Après les échanges avec le public, le deuxième panel axé sur Comment inventer une bibliothèque inclusive qui parle aux communautés ? a été l’occasion de mettre l’accent sur l’ironie d’une situation. Au Sénégal, 10% de la population parlent le français alors que 90% des fonds documentaires des bibliothèques publiques sont en langue française. L’alphabétisation des populations, l’édition des œuvres en langues nationales et la création d’un réseau de bibliothèques publiques dans les langues du pays sont des préalables selon l’ancienne directrice du Livre et de la Lecture Marietou Diongue Diop. Elle a donné l’exemple mené à Caytu avec les femmes. Une campagne d’alphabétisation a permis de les former à la gestion de la bibliothèque communautaire et de faire d’elles des lectrices assidues et autonomes.
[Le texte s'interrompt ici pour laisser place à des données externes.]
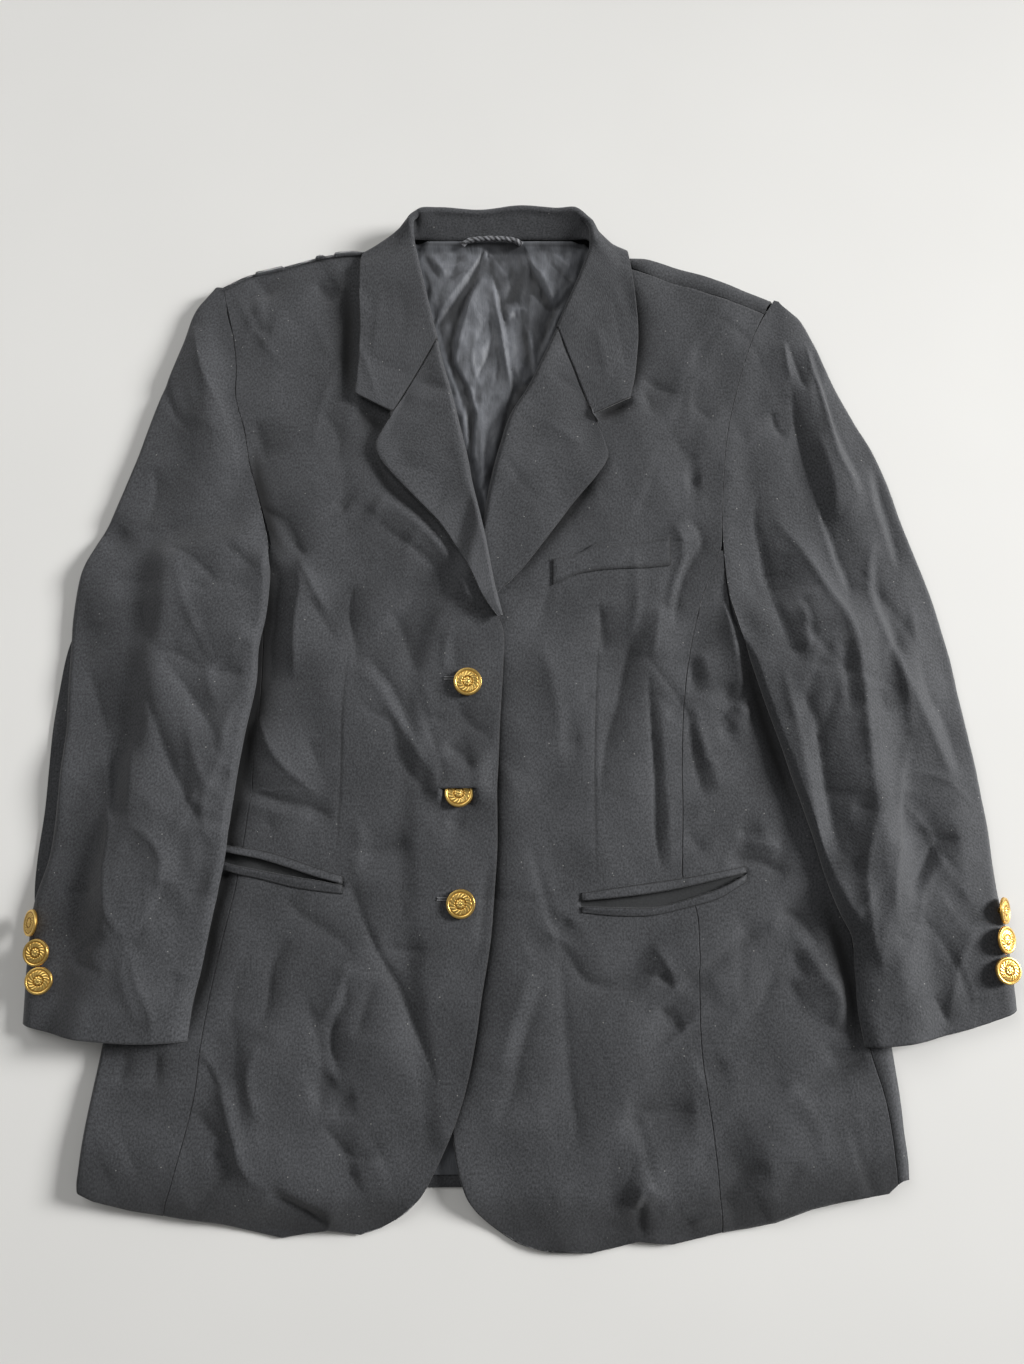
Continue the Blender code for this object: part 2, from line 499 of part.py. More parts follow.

Un exemple que les  bibliothécaires et leur association devraient développer afin de mettre fin au snobisme des collections en langues nationales dans leurs bibliothèques.

Une invite sur laquelle s’accorde Sada Kane, le directeur de la bibliothéque du Centre Culturel Blaise Senghor qui déplore le manque de moyens et de ressources humaines. Les fonds documentaires sont décalés et extravertis ne correspondant que très peu aux thématiques liées à l’Afrique. Prenant exemple sur la bibliothèque dont il a la charge, il note que 26% du fonds documentaire de cette bibliothèque traite des questions liées à l’Afrique. Au vu de ces statistiques, il est difficilement concevable de produire des bibliothèques réceptacles du patrimoine national. Il faut donc ré-inventer une nouvelle bibliothèque centrée sur le patrimoine national. Le chemin est encore long.

Abordant la question de « l’accès public à internet à travers les bibliothèques pour les communautés africaines en ligne » M. Mandiaye Ndiaye rappelle la nécessité pour les bibliothécaires de développer un plaidoyer fort à l’endroit des autorités publiques. Comme stipulé par le manifeste de l’IFLA pour l’Internet (2002), les bibliothèques et les services d’information sont, à l’échelon mondial, les interfaces vivantes entre les gens, les ressources d’information et le flux d’idées et de créativité qu’ils recherchent.